Repeat exactly the lines from the one containing "seat_balls();" through the one containing "nodes[node].hide_render = nodes[node].hide_viewport", both lines included, please, without any other lines.
=====
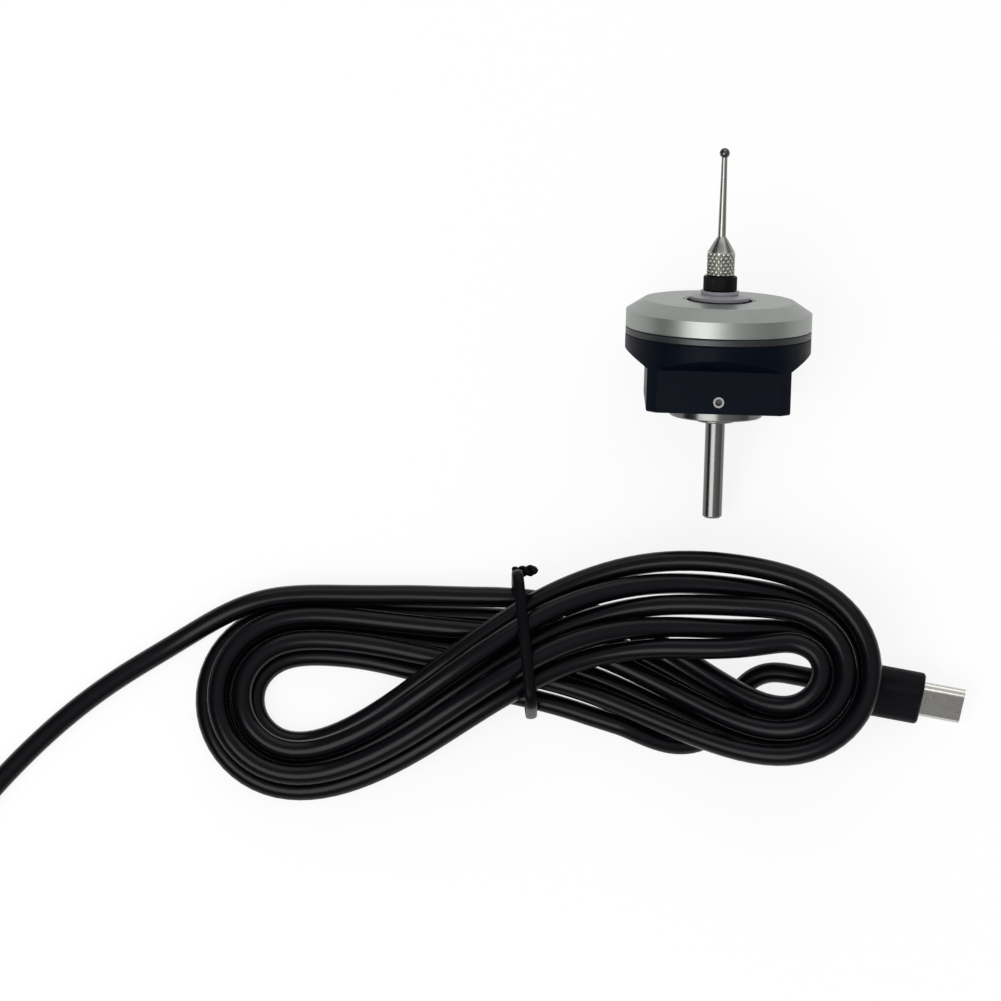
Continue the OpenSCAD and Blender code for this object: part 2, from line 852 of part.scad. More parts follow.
// Middle of the strand after so many loops: odd places nest above and between even ones
function strand(turns) = let (
    at = (turns - floor(turns)) * len(hank_line),
    along = unit(closed_slope(hank_line, at)),
    place = strand_place(turns),
    spread = min(max(closed_curve(hank_spread_shares, at), least_spread_share), 1),
    nest = sqrt(1 - spread * spread) * (1 - cos(180 * (place + (loops - 1) / 2))) / 2,
    spot = closed_curve(hank_line, at) + [along[1], -along[0]] * place * cord_pitch * spread
) [spot[0], spot[1], cord_d / 2 + (nest + max(closed_curve(hank_lift_shares, at), 0)) * cord_pitch];

// Every end of a stretch runs straight for one diameter of the lead
function run_out(end, way) = [for (share = [0, 0.5, 1]) end + share * cord_d * way];
function run_in(end, way) = [for (share = [1, 0.5, 0]) end + share * cord_d * way];

hank_count = ceil((loops + hank_end_share - hank_start_share) * 2 * rings_a_lobe);
hank_inner = [for (i = [0:hank_count])
    strand(hank_start_share + i * (loops + hank_end_share - hank_start_share) / hank_count)];
hank_first_way = unit(hank_inner[0] - hank_inner[1]);
hank_last_way = unit(hank_inner[hank_count] - hank_inner[hank_count - 1]);
hank_first = hank_inner[0] + cord_d * hank_first_way;
hank_last = hank_inner[hank_count] + cord_d * hank_last_way;
hank_points = concat([hank_first], hank_inner, [hank_last]);

// Plug: where its overmould's front lies, and how it is turned
plug_front = [43.5, -71.7];
plug_turn = -9.1;
plug_roll = 47.5;
plug_z = (mould_t + (mould_w - mould_t) * sin(plug_roll)) / 2;
plug_along = [cos(plug_turn), sin(plug_turn), 0];
relief_end = [plug_front[0], plug_front[1], plug_z] - (mould_len + relief_len) * plug_along;

// Free stretch from the plug to the hank, led by hand-chosen points
lead_in_points = concat(
    run_out(relief_end, -plug_along),
    [[11.5, -66.5, 5], [5.8, -70.5, 4], [4.4, -77.2, 2.6], [-1, -82, 2.2], [-8.2, -82.6, 2.7]],
    run_in(hank_first, hank_first_way)
);

// Far end: where the lead's jacket ends, and the way that it points there
tail_end = [-156, -122, 2.75];
tail_along = [0, -1, 0];

// Free stretch from the hank to the small connector, led by hand-chosen points
tail_points = concat(
    run_out(hank_last, hank_last_way),
    [
        [-61.5, -53.6, 6.8], [-68, -53.8, 6.5], [-75, -53.9, 6.3], [-82, -54, 6.3], [-88.5, -54.6, 6.3],
        [-94.5, -56.2, 6], [-100.5, -59, 4.8], [-106.5, -62.6, 3], [-112.5, -66.4, 2.15],
        [-119, -70.6, 2.15], [-126, -75.8, 2.15], [-133.5, -82.4, 2.15], [-141.5, -90.8, 2.15],
        [-149, -100, 2.25], [-154.6, -110, 2.6],
    ],
    run_in(tail_end, -tail_along)
);

function smooth_route(points, parts) = let (
    last = len(points) - 1,
    whole = concat([2 * points[0] - points[1]], points, [2 * points[last] - points[last - 1]])
) concat([for (i = [0:last - 1], k = [0:parts - 1])
    curve(whole[i], whole[i + 1], whole[i + 2], whole[i + 3], k / parts)], [points[last]]);

lead_in_rings = smooth_route(lead_in_points, 2);
tail_rings = smooth_route(tail_points, 2);

// Least gap of the hank to itself, from every ring to every stretch between two later rings
function to_stretch(p, a, b) = let (share = min(max((p - a) * (b - a) / ((b - a) * (b - a)), 0), 1))
    norm(p - a - share * (b - a));

function path_len(points) =
    [for (i = [0:len(points) - 2]) norm(points[i + 1] - points[i])] * [for (i = [0:len(points) - 2]) 1];

near_rings = 5;
hank_gap = min([for (i = [0:hank_count - near_rings], j = [i + near_rings:hank_count])
    to_stretch(hank_points[i], hank_points[j], hank_points[j + 1])]) - cord_d;
hank_len = path_len(hank_points);
lead_in_len = path_len(lead_in_rings);
tail_len = path_len(tail_rings);

echo(hank_gap = hank_gap, hank_len = hank_len, lead_in_len = lead_in_len, tail_len = tail_len);

module cord_hank() {
    color([0.03, 0.03, 0.03])
        tube(hank_points, cord_d, 6);
}

module cord_lead_in() {
    color([0.03, 0.03, 0.03])
        tube(lead_in_rings, cord_d, 8);
}

module cord_tail() {
    color([0.03, 0.03, 0.03])
        tube(tail_rings, cord_d, 8);
}

// Plug: its own X axis runs out of the shell, its Y axis across the width
module at_plug() {
    translate([plug_front[0], plug_front[1], plug_z])
        rotate([plug_roll, 0, plug_turn])
            children();
}

shell_depth = 3;
plug_wall = 0.3;
slot_w = 6.8;
slot_t = 0.9;
slot_depth = 6;
mould_step = 0.5;

module plug_overmould() {
    color([0.05, 0.05, 0.06]) at_plug() difference() {
        union() {
            round_bar(mould_w, mould_t, -mould_len, -mould_step);
            round_bar(mould_w - mould_step, mould_t - mould_step, -mould_step, 0);
        }
        round_bar(plug_w + 2 * fit_gap, plug_t + 2 * fit_gap, -shell_depth, over);
    }
}

module plug_strain_relief() {
    color([0.05, 0.05, 0.06]) at_plug()
        translate([-mould_len, 0, 0])
            rotate([0, -90, 0])
                cylinder(d1 = mould_t - mould_step, d2 = cord_d + mould_step, h = relief_len);
}

module plug_shell() {
    color("silver") at_plug() difference() {
        round_bar(plug_w, plug_t, -shell_depth, plug_len);
        round_bar(plug_w - 2 * plug_wall, plug_t - 2 * plug_wall, -shell_depth + plug_wall, plug_len + over);
    }
}

module plug_insert() {
    color([0.07, 0.07, 0.07]) at_plug() difference() {
        round_bar(plug_w - 2 * plug_wall - 2 * fit_gap, plug_t - 2 * plug_wall - 2 * fit_gap,
                  -shell_depth + plug_wall, plug_len - mould_step);
        round_bar(slot_w, slot_t, plug_len - slot_depth, plug_len + over);
    }
}

// Tie: a band round the waist of the hank, with its twisted ends as a bar on one side
tie_from = [-39.7, -49.5];
tie_to = [-35.82, -78.2];
tie_low = 1.1;
tie_high = 20.4;
tie_round = 4;
tie_twist_d = 2.4;
tie_twist_len = 5.4;
tie_twist_drop = 5.4;

module rounded_box(width, height, round) {
    for (x = [round, width - round], y = [round, height - round])
        translate([x, y])
            circle(r = round);
    translate([round, 0])
        square([width - 2 * round, height]);
    translate([0, round])
        square([width, height - 2 * round]);
}

module cable_tie() {
    tie_run = tie_from - tie_to;
    tie_len = norm(tie_run);
    tie_h = tie_high - tie_low;
    color([0.03, 0.03, 0.03])
        translate([tie_to[0], tie_to[1], tie_low])
            rotate([90, 0, atan2(tie_run[1], tie_run[0])]) {
                translate([0, 0, -tie_w / 2])
                    linear_extrude(height = tie_w)
                        difference() {
                            rounded_box(tie_len, tie_h, tie_round);
                            translate([tie_t, tie_t])
                                rounded_box(tie_len - 2 * tie_t, tie_h - 2 * tie_t, tie_round - tie_t);
                        }
                translate([tie_len, tie_h - tie_twist_drop, -tie_w / 2])
                    cylinder(d = tie_twist_d, h = tie_twist_len);
            }
}

// Far end of the lead: sleeve, three wires and a small connector, lying along -Y
module at_tail() {
    translate(tail_end)
        rotate([90, 0, 0])
            children();
}

wire_grip = 3;

module three_rods(from, to, d) {
    wire_space = tail_wire_d + loose_gap;
    for (i = [-1, 0, 1])
        translate([i * wire_space, 0, 0])
            disc(d, from, to);
}

module tail_sleeve() {
    color([0.03, 0.03, 0.03]) at_tail() difference() {
        disc(sleeve_d, 0, sleeve_len);
        three_rods(sleeve_len - wire_grip, sleeve_len + over, tail_wire_d);
    }
}

module tail_wires() {
    color([0.7, 0.1, 0.1]) at_tail()
        three_rods(sleeve_len - wire_grip, sleeve_len + tail_wire_len + wire_grip,
                   tail_wire_d - 2 * fit_gap);
}

connector_margin = 0.45;
connector_w = 3 * contact_pitch + 2 * connector_margin;
connector_t = 5.2;
contact_hole = 1;

module tail_connector() {
    color([0.9, 0.88, 0.82]) at_tail() difference() {
        translate([-connector_w / 2, -connector_t / 2, sleeve_len + tail_wire_len])
            cube([connector_w, connector_t, connector_len]);
        three_rods(sleeve_len, sleeve_len + tail_wire_len + wire_grip, tail_wire_d);
        for (i = [-1, 0, 1])
            translate([i * contact_pitch, 0, sleeve_len + tail_wire_len + connector_len])
                cube([contact_hole, contact_hole, 2 * wire_grip], center = true);
    }
}

shank();
shank_screw();
shank_washer();
centring_screws();
housing();
lower_gasket();
middle_ring();
upper_gasket();
top_cover();
retaining_ring();
cover_screws();
circuit_board();
board_chips();
board_screws();
status_leds();
usb_socket_shell();
usb_socket_tongue();
hookup_wires();
ball_seat_ring();
seat_balls();
return_spring();
spring_cap();
pressure_ball();
tripod_hub();
contact_pins();
dust_skirt();
lock_collar();
stylus_stem();
stylus_ball();
cord_hank();
cord_lead_in();
cord_tail();
plug_overmould();
plug_strain_relief();
plug_shell();
plug_insert();
cable_tie();
tail_sleeve();
tail_wires();
tail_connector();
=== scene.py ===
import math

import bmesh
import bpy
from mathutils import Matrix, Vector


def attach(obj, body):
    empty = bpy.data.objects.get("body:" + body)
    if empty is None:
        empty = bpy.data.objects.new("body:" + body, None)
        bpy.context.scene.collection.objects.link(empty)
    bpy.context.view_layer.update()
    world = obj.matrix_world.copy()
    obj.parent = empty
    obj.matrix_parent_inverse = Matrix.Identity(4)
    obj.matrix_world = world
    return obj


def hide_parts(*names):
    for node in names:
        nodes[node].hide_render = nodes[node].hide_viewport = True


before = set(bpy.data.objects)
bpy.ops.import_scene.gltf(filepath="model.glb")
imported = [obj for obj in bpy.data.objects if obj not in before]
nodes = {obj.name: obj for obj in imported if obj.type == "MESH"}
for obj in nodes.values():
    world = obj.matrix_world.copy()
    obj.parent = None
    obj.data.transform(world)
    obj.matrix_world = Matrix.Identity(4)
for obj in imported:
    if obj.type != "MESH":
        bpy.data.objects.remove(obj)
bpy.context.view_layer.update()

MM = 0.001
scene = bpy.context.scene

# Camera: the photograph's view, in the row frame

PHOTO_SIZE = 1001
FOCAL_PIXELS = 4900
SENSOR_MM = 36
VIEW_AZIMUTH = 1.7
VIEW_ELEVATION = 78.47
VIEW_TARGET = Vector((-43.55, -31.95, 0)) * MM
VIEW_DISTANCE = 1012.6 * MM
CLIP_NEAR = 0.05
CLIP_FAR = 10


def add_camera():
    azimuth = math.radians(VIEW_AZIMUTH)
    elevation = math.radians(VIEW_ELEVATION)
    level = math.cos(elevation)
    away = Vector((math.sin(azimuth) * level, -math.cos(azimuth) * level, math.sin(elevation)))
    data = bpy.data.cameras.new("camera")
    data.sensor_width = SENSOR_MM
    data.lens = FOCAL_PIXELS / PHOTO_SIZE * SENSOR_MM
    data.clip_start = CLIP_NEAR
    data.clip_end = CLIP_FAR
    camera = bpy.data.objects.new("camera", data)
    camera.location = VIEW_TARGET + away * VIEW_DISTANCE
    camera.rotation_euler = away.to_track_quat("Z", "Y").to_euler()
    scene.collection.objects.link(camera)
    scene.camera = camera


add_camera()

# Lead: the same route as the solids follow, in millimetres

CORD_D = 4.2
LOOPS = 5
CORD_PITCH = 5
HANK_LINE = [
    (-37, -65.5), (-51, -64), (-66, -61.8), (-78, -60.6), (-89.6, -61.4), (-97.8, -69.2),
    (-98, -80.6), (-90, -89), (-78.2, -89.4), (-64, -83), (-50, -73), (-37, -64),
    (-24, -57.6), (-10, -53), (5, -51.6), (19.5, -52.8), (29.9, -61.3), (30.6, -74.1),
    (22, -83.3), (8.8, -83.8), (-8.5, -75.5), (-23.5, -68.5),
]
HANK_SPREAD_SHARES = [
    0.8, 0.7, 0.5, 0.5, 0.5, 0.5, 0.5, 0.5, 0.5, 0.55, 0.6,
    0.68, 0.8, 0.93, 0.9, 0.62, 0.5, 0.5, 0.5, 0.5, 0.7, 0.8,
]
HANK_LIFT_SHARES = [
    0.55, 0.3, 0, 0, 0, 0, 0, 0, 0.1, 1, 2.05,
    2.2, 2.3, 2.5, 2.6, 2.3, 2.25, 2.2, 1.95, 1.45, 0.6, 0.5,
]
SHIFT_SHARE = 0.59
SHIFT_HALF_SHARE = 0.08
HANK_START_SHARE = -0.05
HANK_END_SHARE = 0.04
STEPS_A_LOOP = 144
END_STEPS_A_LOOP = 48
ROUTE_PARTS = 8
CORD_BEVEL = 4
LEAST_SPREAD_SHARE = 0.5
PLUG_FRONT = (43.5, -71.7)
PLUG_TURN = math.radians(-9.1)
PLUG_ROLL = math.radians(47.5)
MOULD_W = 11.5
MOULD_T = 7
MOULD_LEN = 16
RELIEF_LEN = 6
PLUG_Z = (MOULD_T + (MOULD_W - MOULD_T) * math.sin(PLUG_ROLL)) / 2
PLUG_ALONG = Vector((math.cos(PLUG_TURN), math.sin(PLUG_TURN), 0))
LEAD_IN = [
    (11.5, -66.5, 5), (5.8, -70.5, 4), (4.4, -77.2, 2.6), (-1, -82, 2.2), (-8.2, -82.6, 2.7),
]
TAIL = [
    (-61.5, -53.6, 6.8), (-68, -53.8, 6.5), (-75, -53.9, 6.3), (-82, -54, 6.3),
    (-88.5, -54.6, 6.3), (-94.5, -56.2, 6), (-100.5, -59, 4.8), (-106.5, -62.6, 3),
    (-112.5, -66.4, 2.15), (-119, -70.6, 2.15), (-126, -75.8, 2.15), (-133.5, -82.4, 2.15),
    (-141.5, -90.8, 2.15), (-149, -100, 2.25), (-154.6, -110, 2.6),
]
TAIL_END = Vector((-156, -122, 2.75))
TAIL_ALONG = Vector((0, -1, 0))


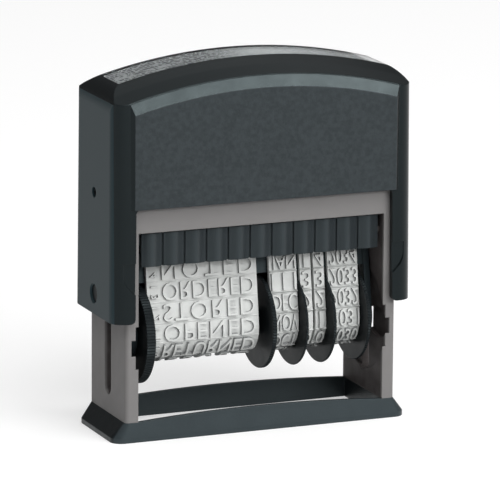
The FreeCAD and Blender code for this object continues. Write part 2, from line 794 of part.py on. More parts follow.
=====
● CORRECT RESULT
seat_balls();
return_spring();
spring_cap();
pressure_ball();
tripod_hub();
contact_pins();
dust_skirt();
lock_collar();
stylus_stem();
stylus_ball();
cord_hank();
cord_lead_in();
cord_tail();
plug_overmould();
plug_strain_relief();
plug_shell();
plug_insert();
cable_tie();
tail_sleeve();
tail_wires();
tail_connector();
=== scene.py ===
import math

import bmesh
import bpy
from mathutils import Matrix, Vector


def attach(obj, body):
    empty = bpy.data.objects.get("body:" + body)
    if empty is None:
        empty = bpy.data.objects.new("body:" + body, None)
        bpy.context.scene.collection.objects.link(empty)
    bpy.context.view_layer.update()
    world = obj.matrix_world.copy()
    obj.parent = empty
    obj.matrix_parent_inverse = Matrix.Identity(4)
    obj.matrix_world = world
    return obj


def hide_parts(*names):
    for node in names:
        nodes[node].hide_render = nodes[node].hide_viewport = True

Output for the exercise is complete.